>> start GIVEN DATA
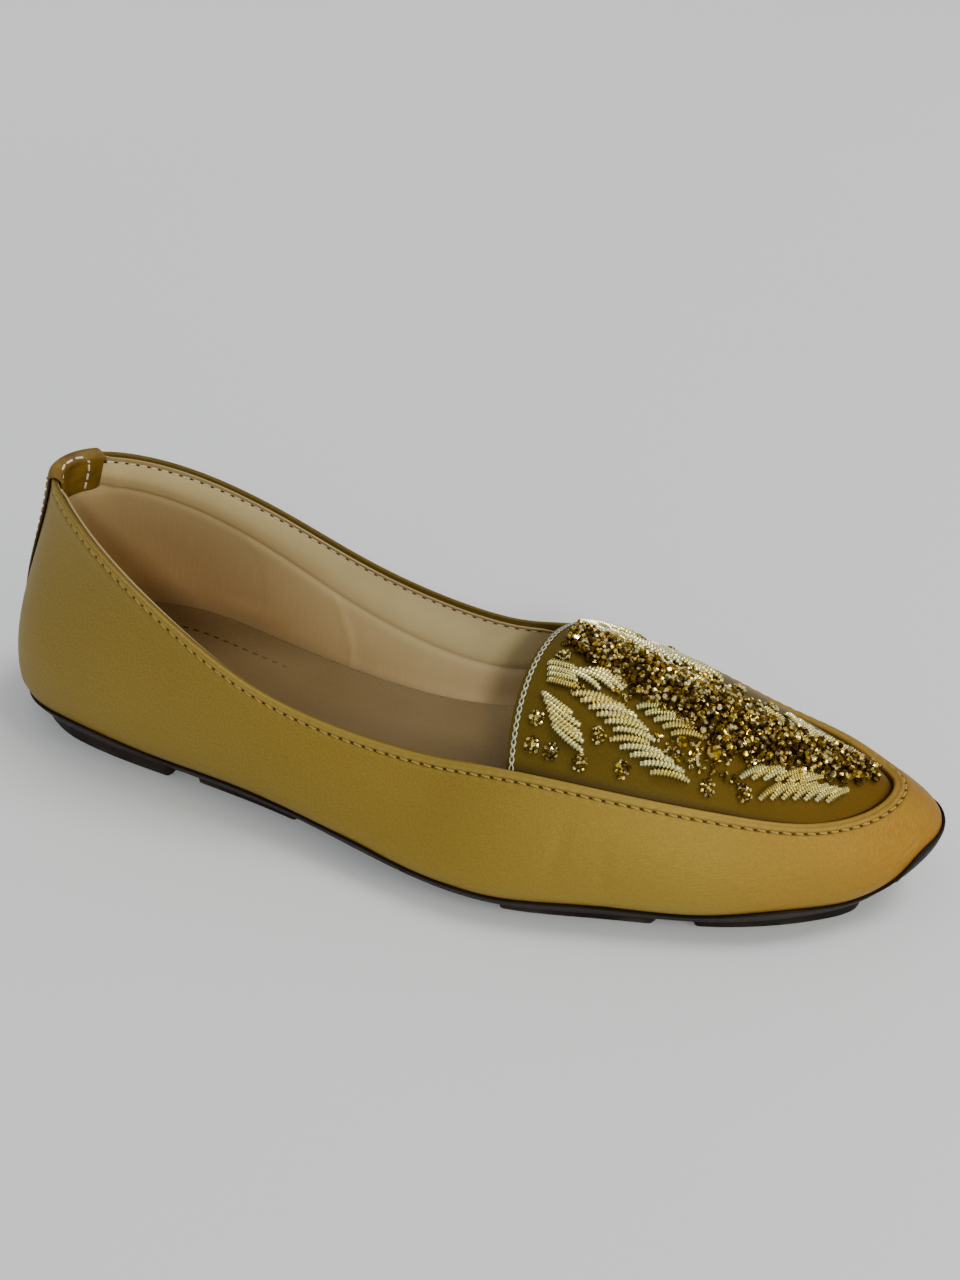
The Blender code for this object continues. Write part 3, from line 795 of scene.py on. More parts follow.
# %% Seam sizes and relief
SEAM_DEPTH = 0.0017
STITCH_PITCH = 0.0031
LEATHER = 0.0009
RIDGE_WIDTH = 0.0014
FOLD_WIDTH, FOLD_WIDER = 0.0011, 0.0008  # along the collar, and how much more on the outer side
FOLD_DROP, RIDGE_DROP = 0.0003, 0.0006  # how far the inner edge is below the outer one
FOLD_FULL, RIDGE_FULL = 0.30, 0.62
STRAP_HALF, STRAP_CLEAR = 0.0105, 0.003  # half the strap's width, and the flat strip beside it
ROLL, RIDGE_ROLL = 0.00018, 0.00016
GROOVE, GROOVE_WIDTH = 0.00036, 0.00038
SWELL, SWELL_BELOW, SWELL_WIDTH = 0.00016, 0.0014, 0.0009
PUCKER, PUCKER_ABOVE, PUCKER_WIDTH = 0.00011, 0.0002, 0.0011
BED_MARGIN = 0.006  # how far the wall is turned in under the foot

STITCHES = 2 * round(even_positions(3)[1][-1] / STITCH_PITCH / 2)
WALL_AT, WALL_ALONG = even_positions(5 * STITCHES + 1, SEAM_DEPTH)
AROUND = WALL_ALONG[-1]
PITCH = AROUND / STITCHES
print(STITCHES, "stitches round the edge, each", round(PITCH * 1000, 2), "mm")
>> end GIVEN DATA
What is needed is an exact copy of the lines from the start of the listing through the line where "BED_MARGIN = 0.006" sits, please, both end lines included and nothing more.

> **WRITTEN ANSWER**:
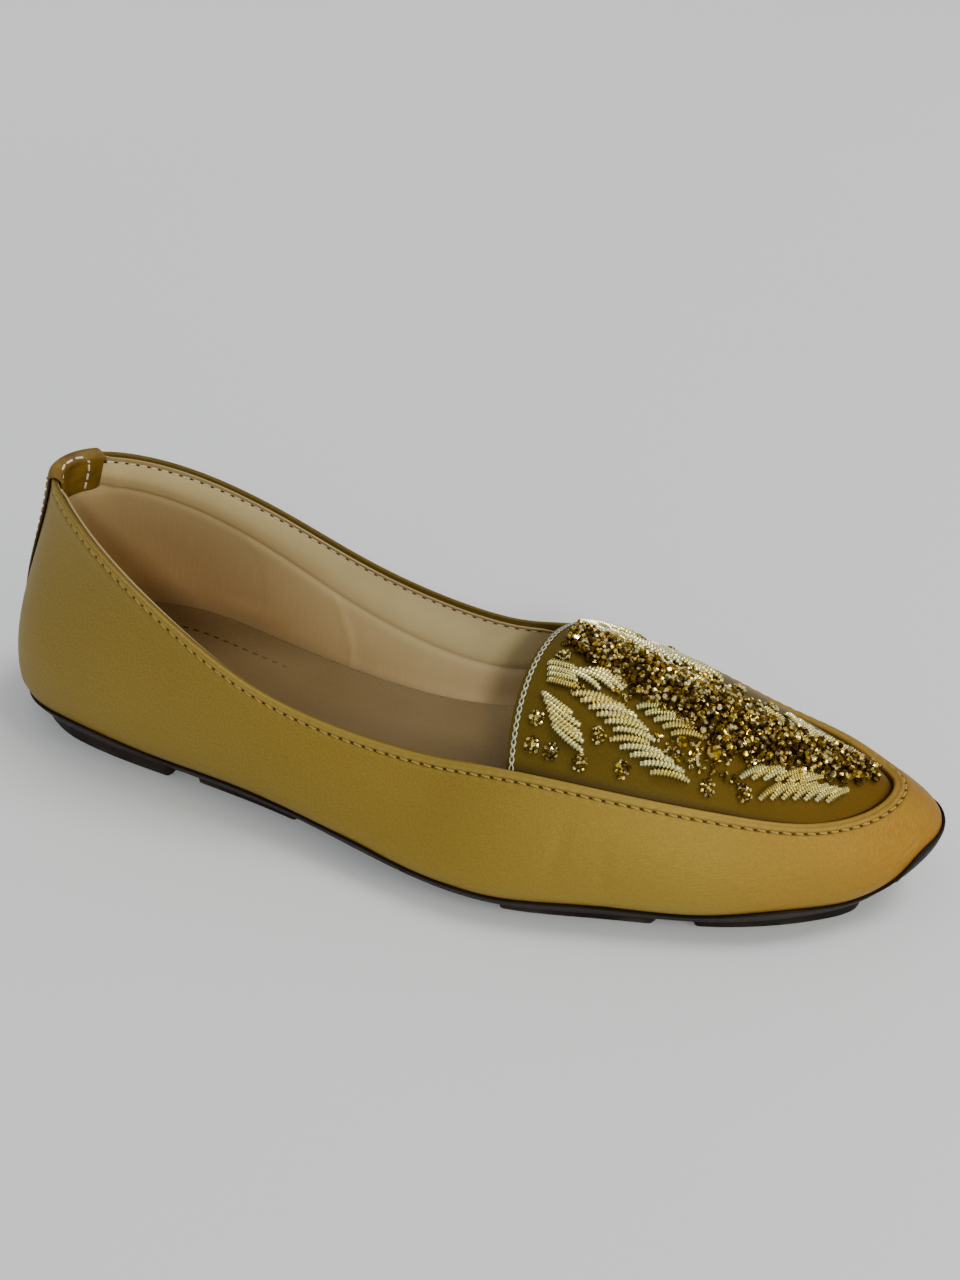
The Blender code for this object continues. Write part 3, from line 795 of scene.py on. More parts follow.
# %% Seam sizes and relief
SEAM_DEPTH = 0.0017
STITCH_PITCH = 0.0031
LEATHER = 0.0009
RIDGE_WIDTH = 0.0014
FOLD_WIDTH, FOLD_WIDER = 0.0011, 0.0008  # along the collar, and how much more on the outer side
FOLD_DROP, RIDGE_DROP = 0.0003, 0.0006  # how far the inner edge is below the outer one
FOLD_FULL, RIDGE_FULL = 0.30, 0.62
STRAP_HALF, STRAP_CLEAR = 0.0105, 0.003  # half the strap's width, and the flat strip beside it
ROLL, RIDGE_ROLL = 0.00018, 0.00016
GROOVE, GROOVE_WIDTH = 0.00036, 0.00038
SWELL, SWELL_BELOW, SWELL_WIDTH = 0.00016, 0.0014, 0.0009
PUCKER, PUCKER_ABOVE, PUCKER_WIDTH = 0.00011, 0.0002, 0.0011
BED_MARGIN = 0.006  # how far the wall is turned in under the foot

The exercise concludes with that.